Hi everyone, been awhile since I posted here.  My wonderful boyfriend bought me a 30g tank complete with filter, heater, gravel and other such nice things, and I'm turning it into a sorority. So far, this is what I am stocking?

6 Betta Females
4 Albino Corys
3 Twinbar Platys
3 Dalmatian Mollies

However, my boyfriend badly wants a rainbow shark to go in there to call his own. There's still room for one more according to AqAdvisor, but that would be it. I read that they can be semi-aggressive, like betta females, but is normally peaceful. Has anyone ever had a rainbow shark before? They can get up to 6 inches long. He really wants a fish to call his own, would a rainbow shark be okay in my 30 gallon tank with these other fish? Thanks.


----------



## DarkMoon17 (Apr 16, 2011)

I think the rainbow shark would really be pushing it considering that mollies can get up to 4" long (sometimes larger). I have a 30 gallon right now and I can't imagine having that many fish in it... Remember, bettas need at least 2 gallons to themselves each.


----------



## shinybetta (Jul 3, 2010)

Rainbow sharks are aggressive, and will push most fish, and they especially do not like the cories. I would not do it.


----------



## TonyK (Apr 4, 2011)

I agree totally. I had a black shark with 3 Red Devils. I had to take the black shark out because he was attacking them. 
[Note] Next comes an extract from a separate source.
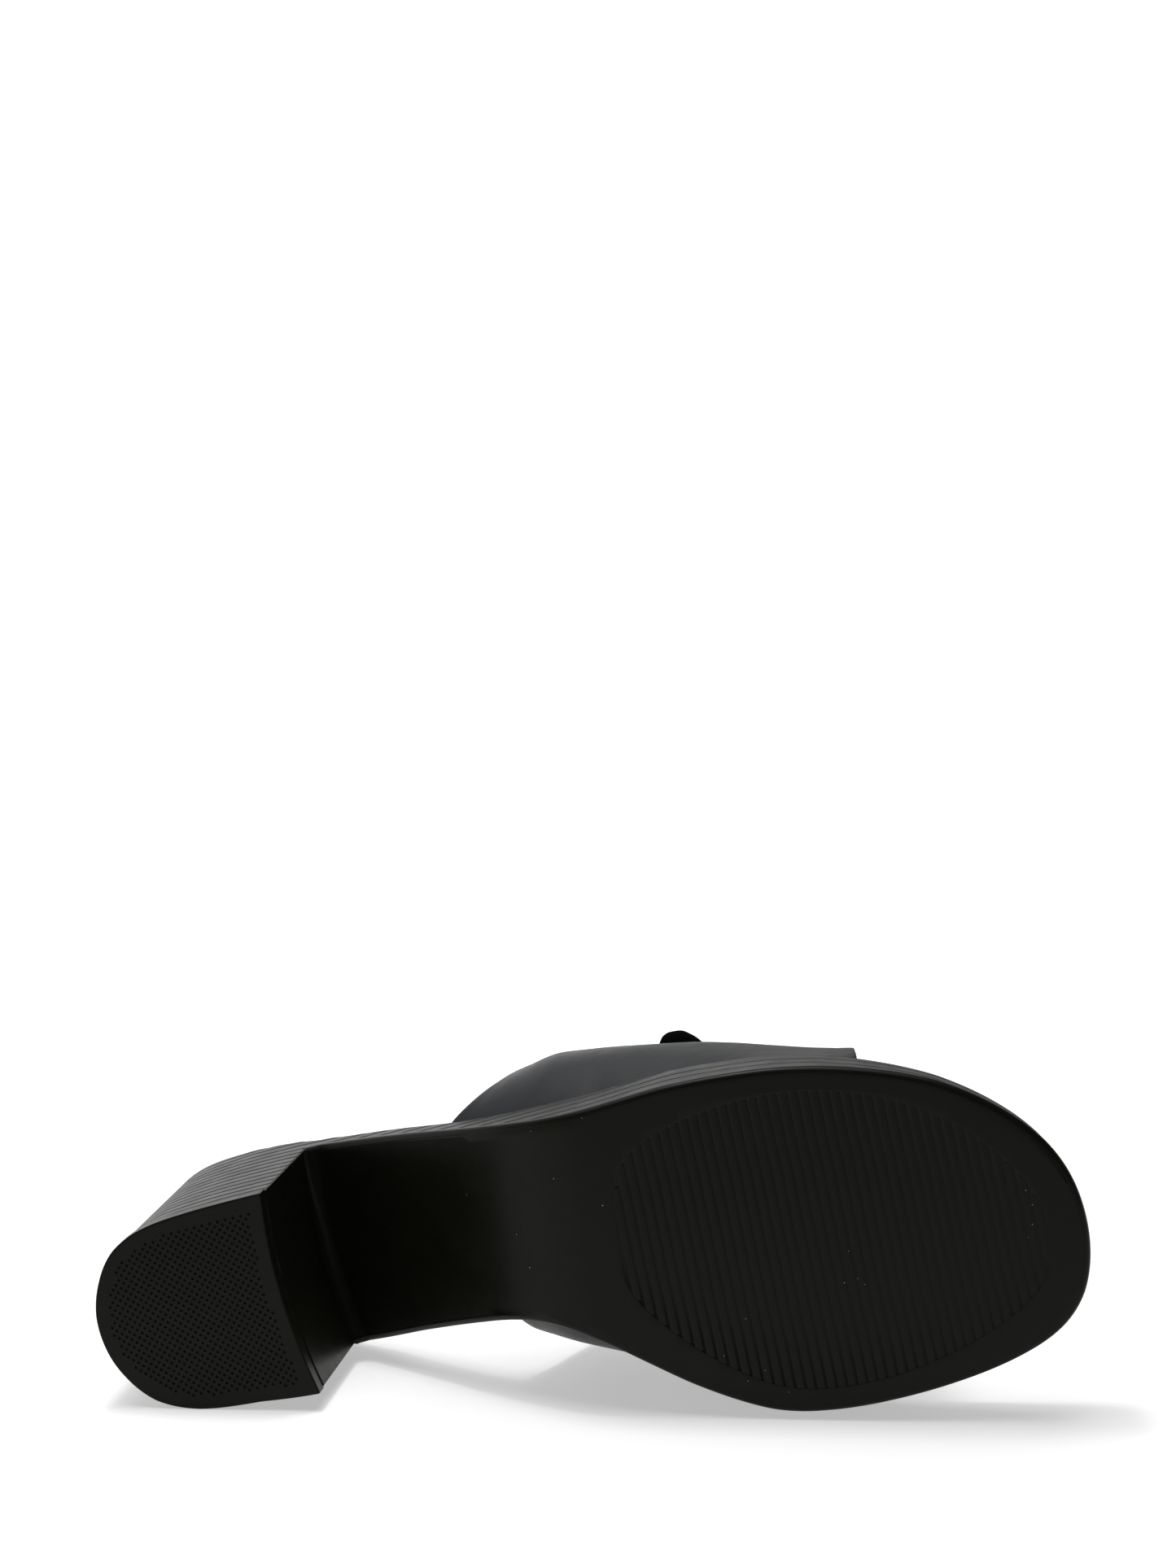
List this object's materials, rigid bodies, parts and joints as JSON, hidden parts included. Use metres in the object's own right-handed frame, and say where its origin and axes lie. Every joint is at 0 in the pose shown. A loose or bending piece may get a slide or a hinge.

Definitely stay away from those sharks with what you have.





shinybetta said:


> Rainbow sharks are aggressive, and will push most fish, and they especially do not like the cories. I would not do it.


----------



## Ajones108 (Jul 7, 2010)

Okay, thanks.


----------



## FuulieQ (Jan 10, 2010)

Rainbow sharks can get up to 7" long in the aquarium. :l


----------